I’m usually not a fan of tone-policing, but in this case, I feel motivated to argue that this is more effective if you drop the word “delusional.” The rhetorical function of saying “this demo is targeted at them, not you” is to reassure the optimist that pessimists are committed to honestly making their case point by point, rather than relying on social proof and intimidation tactics to push a predetermined “AI == doom” conclusion. That’s less credible if you imply that you have warrant to dismiss all claims of the form “Humans and institutions will make reasonable decisions about how to handle AI development and deployment because X” as delusional regardless of the specific X.

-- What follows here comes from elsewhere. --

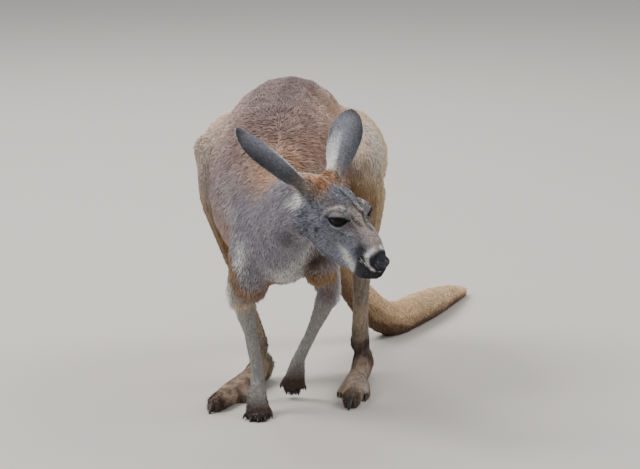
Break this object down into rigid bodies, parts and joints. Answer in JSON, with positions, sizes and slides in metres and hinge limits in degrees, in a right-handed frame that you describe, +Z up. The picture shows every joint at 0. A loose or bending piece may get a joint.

I’m usually not a fan of tone-policing, but in this case, I feel motivated to argue that this is more effective if you drop the word “delusional.” The rhetorical function of saying “this demo is targeted at them, not you” is to reassure the optimist that pessimists are committed to honestly making their case point by point, rather than relying on social proof and intimidation tactics to push a predetermined “AI == doom” conclusion. That’s less credible if you imply that you have warrant to dismiss all claims of the form “Humans and institutions will make reasonable decisions about how to handle AI development and deployment because X” as delusional regardless of the specific X.
Hmm, I wasn’t thinking about that because that sentence was nominally in someone else’s voice. But you’re right. I reworded, thanks.